The operator is a back-end process that enables the handset, just as
MTA registration schemes are back-end processes that enable the MTA.

But the access unit comparison is mta:phone.

No.


By and large, folks tend to be distracted by knowing too much about
underlying technical and economic details.

By and large folks seem to be distracted by irrelevant technical
comparisons.

My comments are trying to focus on end-user and administrator impact.
There are all sorts of technical and economic differences between
Internet mail versus the telephone system.  But my point is not about
those.  I am simply concerned that the real impact of our choices be
clear.  Very clear.

The choice is very clear, always has been. A tiny number of geeks who
insist on sending their mail direct from the IP address they happen to
have obtained on an ad-hoc basis are going to have to 'go figure'.

This is simply not a problem that affects the vast majority of email
users whose mail connections have always been routed through a specific
set of MTAs.


PM> All this talk of analogies between the email system and 
any other system,
PM> for communication or anything else, does nothing to 
advance this discussion.

That's unfortunate, because implications are rather important, when
making changes to a service that is already in use by 1/2 billion
people.

Thats a billion people according to the latest estimates. But waving
scary numbers does nothing to change the facts. This problem has been
understood by several people backwards and forwards for over a year.

We absolutely get the fact that some people will find that they have
to change the way they send mail if they are to use authentication.

We absolutely get the fact that certain hacks and work-arrounds in the 
mail system that allow one person to impersonate another will stop
working. That is not an accident and is not considered to be a flaw
in the design.

We absolutely get the fact that when some domains configure their
systems to use authentication, some users of that domain will find
that their mail now bounces. 


The email system of RFC2821 is on life support. It will be dead 
within a year. 


Trying to project effects, without looking around for services that
provide some historical perspective, is a good way to project
idealized effects that will not be borne out by actual experience.

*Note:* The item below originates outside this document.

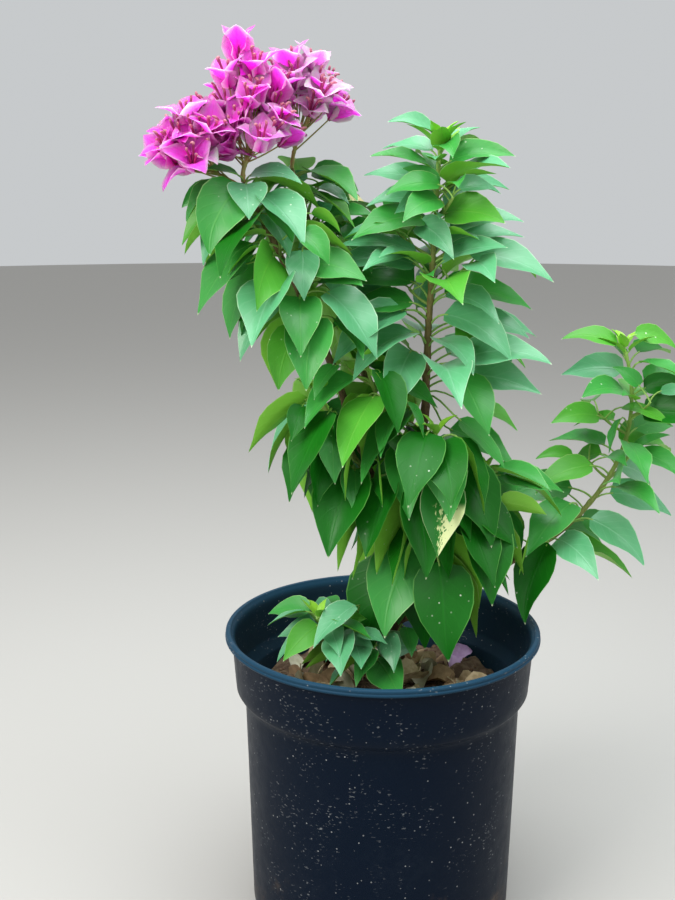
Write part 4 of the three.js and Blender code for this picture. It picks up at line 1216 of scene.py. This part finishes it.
def loosened(leaf, attempt):
    """The same leaf, turned further out of line, as a leaf does to reach the light."""
    turn, dip, lean = [swing(*leaf["key"], 150 + 3 * attempt + i, 1) for i in range(3)]
    return {
        **leaf, "azimuth": leaf["azimuth"] + 0.45 * turn, "pitch": leaf["pitch"] + 0.2 + 0.3 * dip,
        "roll": leaf["roll"] + 0.5 * lean,
    }


def more_leaf(shoot, number, origin, share, size):
    def leaf_try(attempt):
        return loosened(leaf_at(shoot, number, attempt, origin, share, size), attempt)

    return first_that(lambda leaf: is_clear(shoot, leaf), leaf_try)


# %% Finer twigs and more leaves
STEM_LEAF_KEY = 300
FINE_TWIG = {"first": 10, "length": 22, "leaves_at": (0.6, 0.85, 1.0), "key": 500}

for name, shoot in SHOOTS.items():
    path = Path(shoot["path"])
    found = len(leaves[name])
    for number, row in enumerate(EXTRA_LEAVES.get(name, [])):
        leaves[name] += extra_leaf(shoot, number, row, path)
    for i in range(shoot["fill"]):
        share = (i + 0.5) / shoot["fill"]
        origin = path.at(mix(0.04, 0.97, share))
        leaves[name] += more_leaf(shoot, STEM_LEAF_KEY + i, origin, share, shoot["grown"])
    for i in range(shoot["fill"] // 3):
        number = FINE_TWIG["first"] + i
        share = (i + 0.5) / (shoot["fill"] // 3)
        twig = twig_path(shoot, path, number, share, FINE_TWIG["length"])
        fresh = []
        for key, at in enumerate(FINE_TWIG["leaves_at"], FINE_TWIG["key"] + number * 3):
            fresh += more_leaf(shoot, key, twig.at(at), share, 0.55)
        if fresh:
            twigs[name].append(twig)
            leaves[name] += fresh
    print(f"{name}: {len(leaves[name]) - found} more leaves")


# %% [markdown]
# ## Tender tips
# Each growing stem ends in a little rosette of young leaves. They stand nearly upright, are narrow and
# are yellow-green.

# %% Tip leaves
TIP_KEY = 700


def tip_leaf(shoot, number, path):
    spin = number * GOLDEN_ANGLE + shoot["seed"]
    count, longest = shoot["tip"]
    size = longest * mix(1.0, 0.4, number / count)
    origin = path.at(mix(0.95, 1.0, number / count))
    return {
        "origin": origin, "base": origin + towards(spin, 1.4) * 3.0, "azimuth": spin,
        "pitch": math.radians(mix(52, 80, number / count)), "curl": math.radians(46), "roll": 0.0,
        "length": size, "width": size * 0.44, "key": (shoot["seed"], TIP_KEY + number), "tone": "lime",
    }


# %% [markdown]
# ## Leaf and stem meshes
# Each shoot becomes two pieces: its blades, and its wood with the leaf stalks. The stalks bend, which
# is what lets a leaf hang and turn to the light.

# %% Build the shoots
SHOOT_BARK = {"ridge": 0.35, "knob": 0.8, "spacing": 17}

stem_tube = tube_template(14, 80)
twig_tube = tube_template(8, 10)
tone_names = list(leaf_tones)
total_leaves = 0
for name, shoot in SHOOTS.items():
    path = Path(shoot["path"])
    leaves[name] += [tip_leaf(shoot, number, path) for number in range(shoot["tip"][0])]
    total_leaves += len(leaves[name])
    blades, wooden = Gathering(), Gathering()
    stem_age = mix(*shoot["age"], stem_tube.points[:, 2])
    wooden.wrap(stem_tube, path, bark_radius(path, shoot["radius"], **SHOOT_BARK), age=stem_age)
    for twig in twigs[name]:
        wooden.wrap(twig_tube, twig, taper(TWIG["radius"], 0.5), age=0.85)
    for leaf in leaves[name]:
        fold = mix(0.16, 0.5, draw(*leaf["key"], 42))
        wave = mix(0.008, 0.03, draw(*leaf["key"], 43))
        points = leaf_points(leaf, blade, fold, wave, 0.8)
        blades.add(blade, points, tone_names.index(leaf["tone"]), below=len(tone_names))
        radius = mix(0.55, 0.95, min(leaf["length"] / 90, 1))
        wooden.wrap(slim_tube, stalk_path(leaf), taper((radius * 1.25, radius)), 1)
    blades.piece(f"{name}_leaves", [*leaf_tones.values(), backlit_underside], "foliage", name, mapped=True)
    wooden.piece(f"{name}_stems", [young_bark, leaf_stalk], "bark", name, sharp=80)
print("leaves on the whole plant:", total_leaves)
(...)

There is plenty of experience of SPF. There are plenty of spam filters
applying SPF today.

Historical analogies are not very helpful, they can provke thought
but they can also be dangerous. Almost every case where I have looked 
at a security disaster it is because an inappropriate metaphor was
applied - Wired Equivalent Privacy being a great example, the name
shows why the protocol was doomed to fail, the key security issue is 
not privacy, it is access control. 

When you start an analogy by comparing something few mail users are
ever aware of to a telephone handset it is time to call bogus.